YOUR OBJECTIVE: Extract exactly those lines that lie between the start of the material and the line with "import math", including both boundary lines and no others.

MATERIAL PROVIDED:
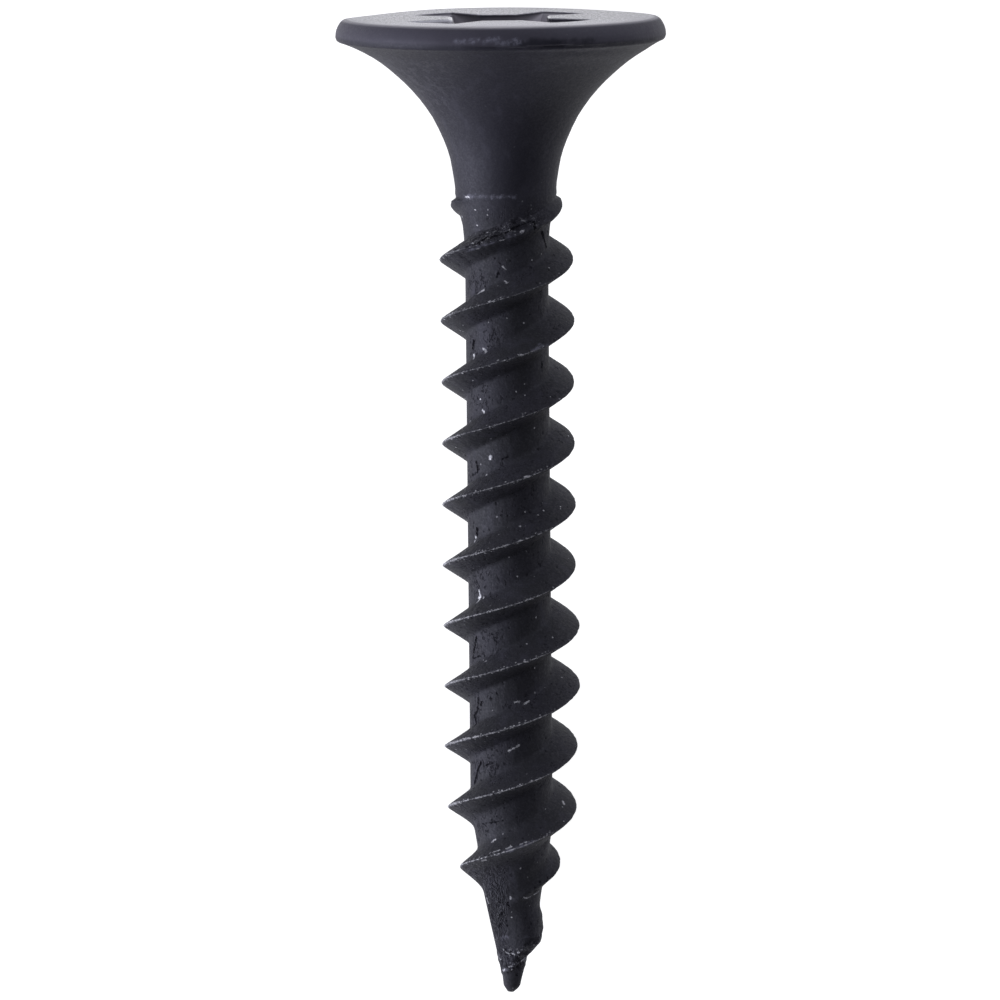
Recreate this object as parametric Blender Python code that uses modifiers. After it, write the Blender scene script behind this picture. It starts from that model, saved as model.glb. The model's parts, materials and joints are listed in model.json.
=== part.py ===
"""Drywall screw with a bugle head, a cross recess and a coarse twin thread, lying at rest.

The screw is modelled upright, with the centre of the head's face at the origin and the tip
at -Z, and is then laid down on its rim and one thread crest, with its head towards +Y.
Metres, +Z up. Depths run down from the head's face, rises run up from the tip, and an
angle round the axis is counted from +X.
"""

import math

import bmesh
import bpy
import numpy as np
from mathutils import Matrix, Vector
from mathutils.geometry import interpolate_bezier

# Whole screw
LENGTH = 0.0250

# Fineness. The facets are even in number and not a multiple of four, so that one of the rim's
# facets, and not a corner between two, lies underneath when the screw rests.
FACETS = 46
RIM_POINTS = 5
FLARE_POINTS = 14
CONE_POINTS = 5
END_POINTS = 4
ROUND_STEPS = 2

# Head: a thin lip over a trumpet-shaped underside
HEAD_RADIUS = 0.004125
TOP_FACE_RADIUS = 0.00382
RIM_DEPTH = 0.00047
LIP_ROUND = 0.00005
LIP_DEPTH = 0.00056
FLARE_RADIUS = 0.00363
FLARE_DEPTH = 0.00073
FLARE_SLOPE = math.radians(31)
FLARE_PULL = 0.00093
NECK_PULL = 0.00197

# Shank under the head
NECK_RADIUS = 0.001272
NECK_DEPTH = 0.00441
STEP_RADIUS = 0.00110
STEP_DEPTH = 0.00520
ROOT_RADIUS = 0.00104
ROOT_DEPTH = 0.00650

# Point: slightly swollen, with a blunt end and a flat facet on its front
POINT_RISE = 0.00468
POINT_TOP_SLOPE = 0.14
POINT_END_SLOPE = 0.215
POINT_END_RADIUS = 0.00022
POINT_END_RISE = 0.00020
FACET_RISE = 0.00090
FACET_ANGLE = math.radians(20)
FACET_TURN = math.radians(35)

# Thread: two ridges, half a turn apart
STARTS = 2
LEAD = 0.003117
CREST_RADIUS = 0.00169
CREST_FLAT = 0.00004
FLANK_ANGLE = math.radians(29.8)
FIRST_CREST_DEPTH = 0.004521
BLUNT_FLAT = 0.00026
RIDGE_ROOTING = 0.00005

# Where the ridges run out under the neck, on the level edge that the rolling dies left
THREAD_TOP_DEPTH = 0.00446
RUNOUT_DEPTH = 0.0059
RUNOUT_RADIUS = 0.001395
RUNOUT_DROP = 0.00016

# Where the ridges run out at the point: rises of the stations, and each ridge's crest there
FADE_RISES = (0.00175, 0.00331, 0.00487, 0.00566)
LONG_RIDGE_RADII = (0.00076, 0.001375, 0.00162)
SHORT_RIDGE_RADII = (0.00040, 0.001196, 0.00162)
LONG_RIDGE_RISE = 0.00144
SHORT_RIDGE_RISE = 0.00245

# Cross recess
RECESS_RADIUS = 0.0025
RECESS_DEPTH = 0.00275
RECESS_TAPER = math.radians(26.5)
RECESS_FLOOR = math.radians(28)
WING_WIDTH = 0.00100
CORE_WIDTH = 0.00230
RECESS_ROUND = 0.00012
RECESS_TURN = math.radians(45)

MERGE = 1e-7
CLEAR = 0.001


def clear_scene():
    for old in list(bpy.data.objects):
        bpy.data.objects.remove(old)


def collection(name):
    made = bpy.data.collections.new(name)
    bpy.context.scene.collection.children.link(made)
    return made


def phosphate():
    """Matt black phosphate on steel."""
    material = bpy.data.materials.new("black_phosphate")
    material.use_nodes = True
    shader = material.node_tree.nodes["Principled BSDF"]
    shader.inputs["Base Color"].default_value = (0.018, 0.018, 0.022, 1.0)
    shader.inputs["Metallic"].default_value = 0.3
    shader.inputs["Roughness"].default_value = 0.55
    return material


def new_object(name, mesh, where):
    made = bpy.data.objects.new(name, mesh)
    where.objects.link(made)
    return made


def as_tool(made):
    """Mark an object that only cuts or joins another."""
    made.hide_render = True
    made.display_type = "WIRE"
    return made


def bezier(start, start_handle, end_handle, end, points):
    """Points (radius, height) on a curve, without its first one."""
    handles = [Vector((*p, 0.0)) for p in (start, start_handle, end_handle, end)]
    return [(p.x, p.y) for p in interpolate_bezier(*handles, points + 1)[1:]]


def turned(name, profile, where):
    """A turned shape from a profile of (radius, height) points, top to bottom."""
    mesh = bpy.data.meshes.new(name)
    edges = [(k, k + 1) for k in range(len(profile) - 1)]
    mesh.from_pydata([(radius, 0.0, height) for radius, height in profile], edges, [])
    made = new_object(name, mesh, where)
    spin = made.modifiers.new("turn", "SCREW")
    spin.axis = "Z"
    spin.steps = spin.render_steps = FACETS
    spin.use_merge_vertices = True
    spin.merge_threshold = MERGE
    spin.use_smooth_shade = True
    return made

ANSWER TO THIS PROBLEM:
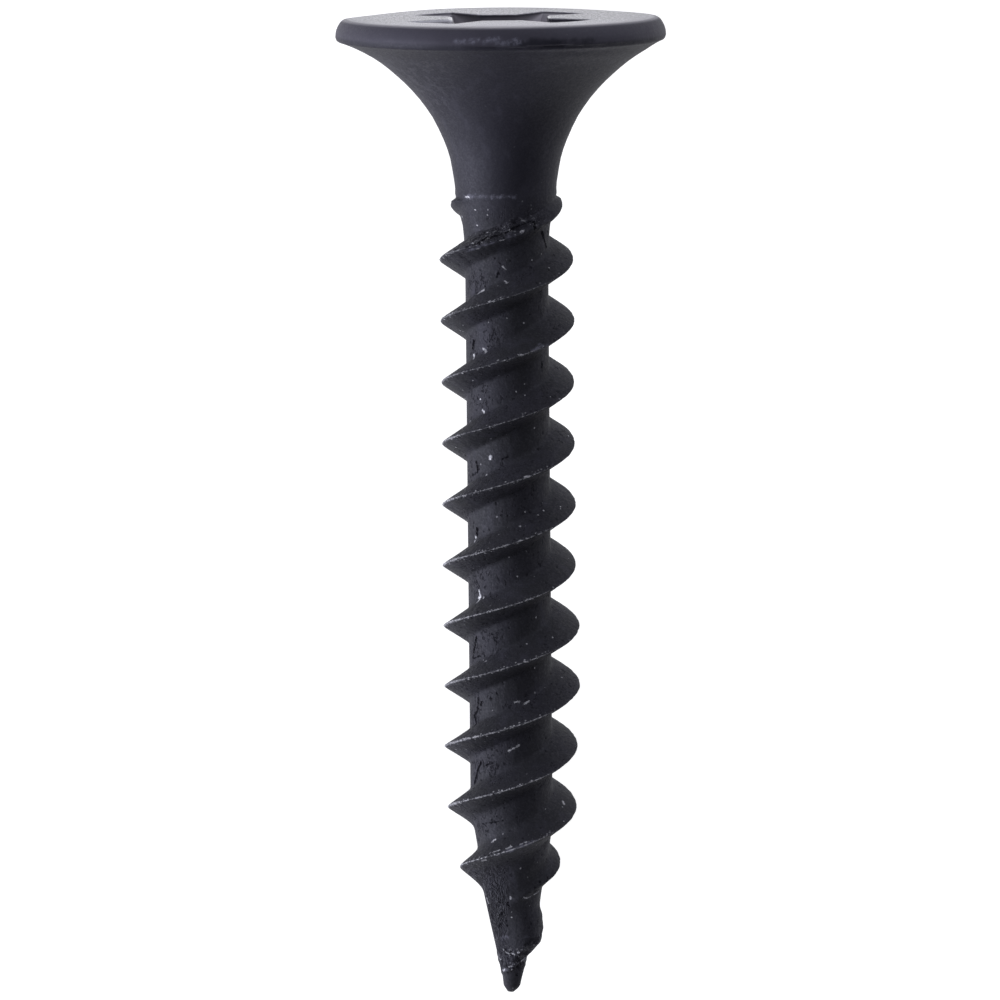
Recreate this object as parametric Blender Python code that uses modifiers. After it, write the Blender scene script behind this picture. It starts from that model, saved as model.glb. The model's parts, materials and joints are listed in model.json.
=== part.py ===
"""Drywall screw with a bugle head, a cross recess and a coarse twin thread, lying at rest.

The screw is modelled upright, with the centre of the head's face at the origin and the tip
at -Z, and is then laid down on its rim and one thread crest, with its head towards +Y.
Metres, +Z up. Depths run down from the head's face, rises run up from the tip, and an
angle round the axis is counted from +X.
"""

import math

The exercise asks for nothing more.